In Slovakia, where a similar murder in cold blood took place a few months after our Daphne had been blown up – however much we, in Western Europe, mistrust the former Eastern European Soviet satellite states when it comes to the independence of their judiciary, the trustworthiness of their police and the democratic inclinations of their post-Soviet governments – the crime was rapidly investigated.

A businessman was found to have commissioned it. This businessman, who had been the subject of investigations into corruption by the murdered journalist Jan Kuciak, was found guilty and sent to prison. The Prime Minister and several ministers resigned and the public, who had held several mass demonstrations calling for justice after the murder, found peace.

The country, with a very short democratic experience following the 70 years of Communist corrupt regimes and the fall of the Berlin Wall in 1989, proved to be made up of much more robust and honest people than our own country. Our country boasts that it has been a democracy for much longer, it boasts of having independent police and judiciary and a liberal socialist government that boasts about equality before the law, transparency, meritocracy and accountability. Yet, our country has failed miserably to pass the test.

We are not a healthy society. We are sick and it hurts me to say this

Not only have its politicians not resigned when the journalist, without any police protection in spite of known threats to her and her family, was blasted to pieces on October 16, 2017, but they have failed to set up an internationally acceptable board of inquiry and only did this when given an ultimatum by an international organisation that Malta forms part of.

The police have not called in enough foreign experts to help them in their investigations and seemed sufficiently satisfied to have found what appeared to be the actual three persons who physically carried out the hateful deed. In two years, we have had no press releases or information on the developments in their investigation into who commissioned this heinous deed.

They have kept the public in the dark. What are they afraid of? The public needs to know when such events take place.

Even the public and a number of journalists have simply ignored the issue and carried on living as though nothing had happened. A few stalwart believers in the rule of law and freedom of the press gather every month to remind the authorities and the world that there are still decent people in this country.

Unfortunately, there are all too few. Most Maltese stay at home in front of the TV. Even when larger demonstrations took place in the first months after the murder there were only 10,000 or 15,000 at the gatherings in a country of 400,000 with another 100,000 foreigners living among us.

 

Nobody really cared and this is the most serious blot on our common character.

Not only were the initial demonstrations small when compared with the enormous crowds gathered to protest in Slovakia, but as months passed the people gathering in Valletta became fewer and fewer.

As these few gathered in Valletta and placed candles, flowers and pictures of Daphne on the memorial, the government in the form of its Minister for Justice called in the cleaners to regularly wipe out all traces of mourning, respect and indignation by the few for the loss of Daphne. Individuals have also taken it upon themselves to destroy all memorials left by the sad protestors who do not want to see the complete erosion of the rule of law in Malta.
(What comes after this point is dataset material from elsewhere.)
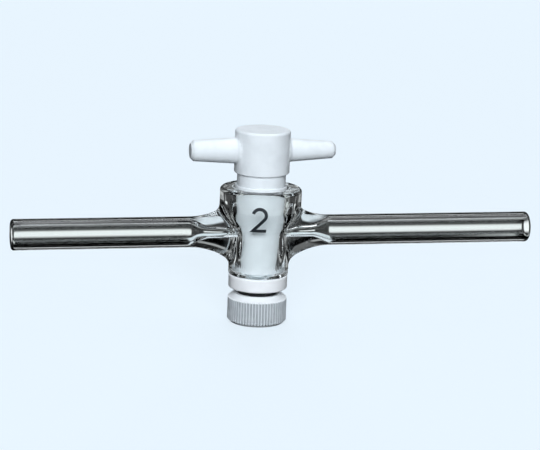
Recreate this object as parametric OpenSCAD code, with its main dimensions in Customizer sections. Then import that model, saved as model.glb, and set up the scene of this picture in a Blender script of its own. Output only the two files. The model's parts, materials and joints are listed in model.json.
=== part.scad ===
// Laboratory stopcock: a thick glass barrel with two side tubes fused to it, closed by a
// one-piece PTFE key that a washer, an O-ring and a knurled nut draw down into its seat.
//
// Millimetres. The origin is the centre of the nut's flat bottom. +Z runs up the key's
// axis, and +X runs along the longer side tube. The handle lies in line with the tubes,
// which is the open position.

/* [Side tubes] */
// Outside diameter of both side tubes
tube_d = 8; // [7:0.1:8.6]
// Inside diameter of both side tubes
tube_bore_d = 5; // [4:0.1:5.8]
// Reach of the left tube, from the key's axis to its fire-polished end
left_reach = 64.4; // [40:0.1:90]
// Reach of the right tube, from the key's axis to its fire-polished end
right_reach = 73.1; // [40:0.1:100]
// Height of the tubes' common axis above the bottom of the barrel
tube_height = 11.4; // [10:0.1:12.6]
// Distance from the key's axis at which a tube's full bore ends
bore_start = 19.2; // [18.4:0.1:24]
// Length over which the bore narrows to the passage
throat_l = 5.6; // [3:0.1:7]
// Diameter of the narrow passage through each seal into the seat
passage_d = 2.4; // [1.6:0.1:3.2]

/* [Barrel] */
// Diameter of the barrel below its collar
barrel_d = 15.6; // [15:0.1:16.4]
// Height of the barrel, from its foot to its rim
barrel_h = 23; // [22:0.1:26]
// Diameter of the collar round the mouth
collar_d = 21.2; // [18:0.1:24]
// Height of the collar's straight wall, with its rounded rim
collar_h = 5.1; // [4:0.1:6]
// Height of the shoulder that swells from the barrel to the collar
shoulder_h = 6; // [4:0.1:7]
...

How such a murder could also become a party partisan issue is another totally Maltese phenomenon.

The cold bloodied murder of a journalist investigating corruption should be utterly condemned by one and all. All corruption is bad for society and anybody investigating the causes, the sources and the reasons for corruption should be welcomed and protected. This is a sign of a healthy society. We are not a healthy society.

We are sick and it hurts me to say this.  I do not think that the majority of Maltese want to find out what actually happened in October 2017. They wish to forget.

But they shall not forget, because brushing the truth under the carpet and running away from the responsibilities that should fall upon the authorities who failed to protect her before the event and who have failed to uncover the truth after the event, and who have harassed the gallant protesters calling for truth and justice, will be held to account sooner or later.

I wish them sleepless nights because those guilty of commission or omission will always be remembered by Our Creator in heaven.

Their day of reckoning will come.

John Vassallo is a former ambassador of Malta to the EU.